My 5 year old daughter just said this to me! Okay, so I'm veering slightly from the motif of this blog by quoting a child, but I just had to write this one down. My kids are outside playing - the sun is out for a brief moment this winter here in Oregon so we have to take advantage of it - and my 2 older ones wanted to both ride the same scooter. My daughter came in to put on a jacket and said it was good that she was taking a long time so her older brother could ride longer. Then I asked her to send her brother in when she goes back out so then she'll be able to ride a while too. She smiled and said these very grown-up words to me as she headed out the door. Huh?!

"What's blue in your nose?"

To this day, I still don't know. It could have been chalk, marker (yuck), crayon (ouch)...who knows? I was changing my son's diaper one afternoon a couple of years ago and happened to notice a little blue spot just below his nose. I went to rub it off and that's when I noticed that inside his nose was blue too. Taken aback I asked him this question, really hoping to get an answer because I was quite curious, but all I got were giggles. I guess it will forever be a mystery...

Thursday, January 21, 2010

"Don't sit on your sister"

I'm sure this is one of the more common phrases parents have said over the years, with some slight variations:

Don't sit on your brother, the cat, the dog, the baby...

Please stop standing on your sister's, brother's, cat's, dog's, head...

And one of my favorites in this genre, submitted by my good friend and great mom (thanks steph!):
Please don't drag your sister around by her head.

Wednesday, January 20, 2010

"Well, that's what happens when you put nailpolish on your face."

My youngest son was watching his older sister put on some nailpolish and must have thought, "Hey, if it looks good on the nails, it'll look even better on the face!" So he added a few light purple decorations to his adorable face and came to show me. We had a brief 'conversation' about where nailpolish goes and then he decided he wanted it off. Well, it had already dried and he was getting frustrated because it wouldn't just wipe off so he started crying. I then tried to help him get it off by picking at it. Now, that may sound a bit harsh but it was either that or nailpolish remover and I figured he already had enough chemicals on his face for one day. So, not surprisingly, he got upset at what I was doing and pushed my hand away so I, in turn, said the above words in the hopes that his 2-year-old mind would understand the consequences of his actions. Told him, huh?

Tuesday, January 19, 2010

"Take the screwdriver out of your ear"

My 2½ year old got a tool belt for Christmas...'nuff said!

Monday, January 18, 2010

"I don't know, I wasn't wearing your pants"

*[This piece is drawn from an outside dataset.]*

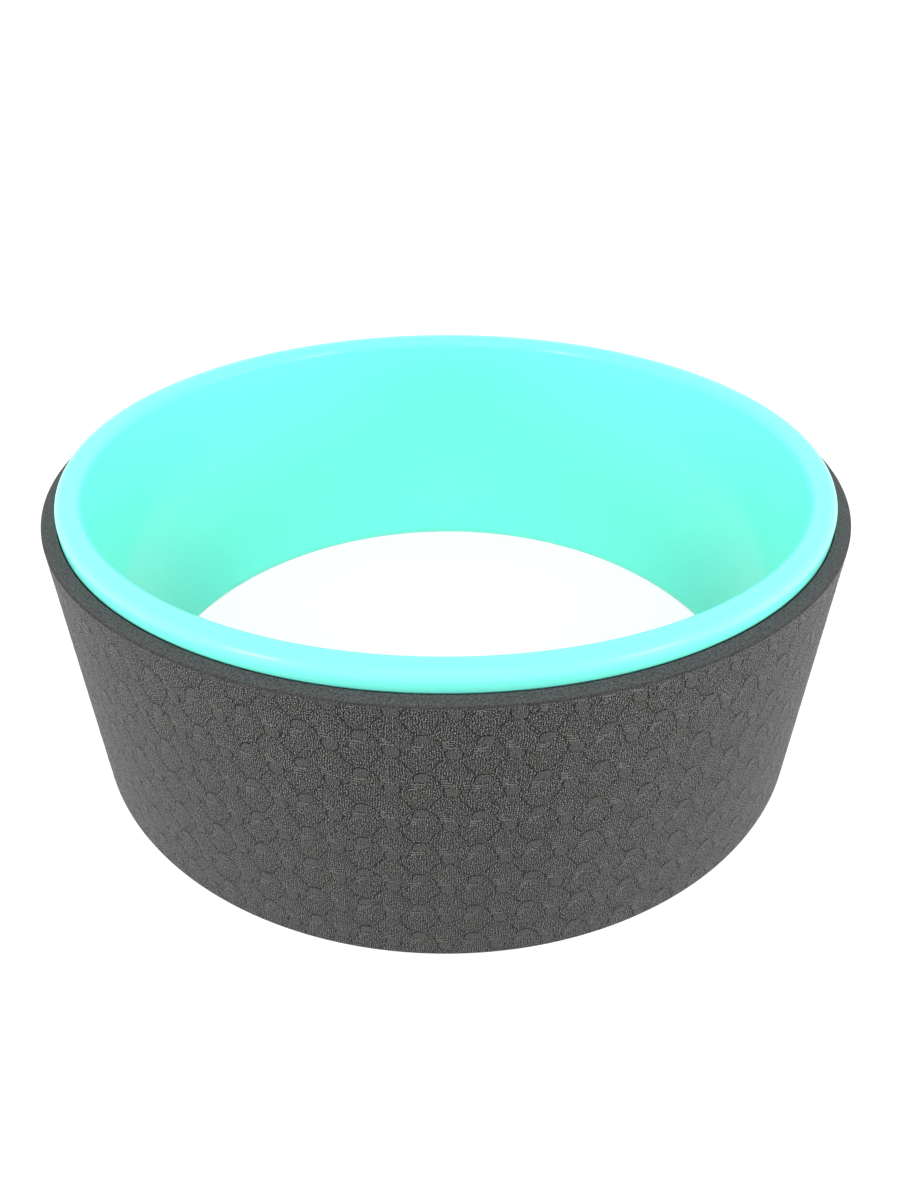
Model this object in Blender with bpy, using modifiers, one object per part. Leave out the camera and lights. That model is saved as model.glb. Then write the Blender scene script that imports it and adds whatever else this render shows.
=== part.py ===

It was time to go to the gym that evening and my oldest son, for some reason that I now can't remember, had taken his pants off. It made sense at the time. Anyway, we were all about to walk out the door and he had been asking and asking if anyone had seen his pants. He finally got to me and those words just flew out of my mouth. I heard my husband give a little chuckle/gasp, but we just kept moving. I mean, honestly, if you take your pants off shouldn't you know where you put them?

Friday, January 15, 2010

"Don't lick your pizza" (how this all started...)

So my husband and I had gotten pizza for dinner one night a few years back and our son (2 at the time) was enjoying his slice, but was also playing around a bit. We would take turns 'reminding' him how to eat, wipe his mouth, etc... you know, the basics, when I looked over at one point and blurted out, rather frustrated, "Don't lick your pizza!" Now, what was peculiar wasn't so much what I had just said, but how my husband didn't bat an eye. We just kept right on eating as if what just came out of my mouth was a phrase that one would say to, perhaps, a co-worker or a friend in everyday conversation. A few months later I was relating this story to my brother who then suggested I keep a running log of other 'strange-yet-utterly-relevant-at-the-time' things I say to my children that, taken out of context, would sound perfectly ludicrous. So here I am, list in hand (augmented by other equally sensible moms), ready to share all the absurd yet befitting things we say!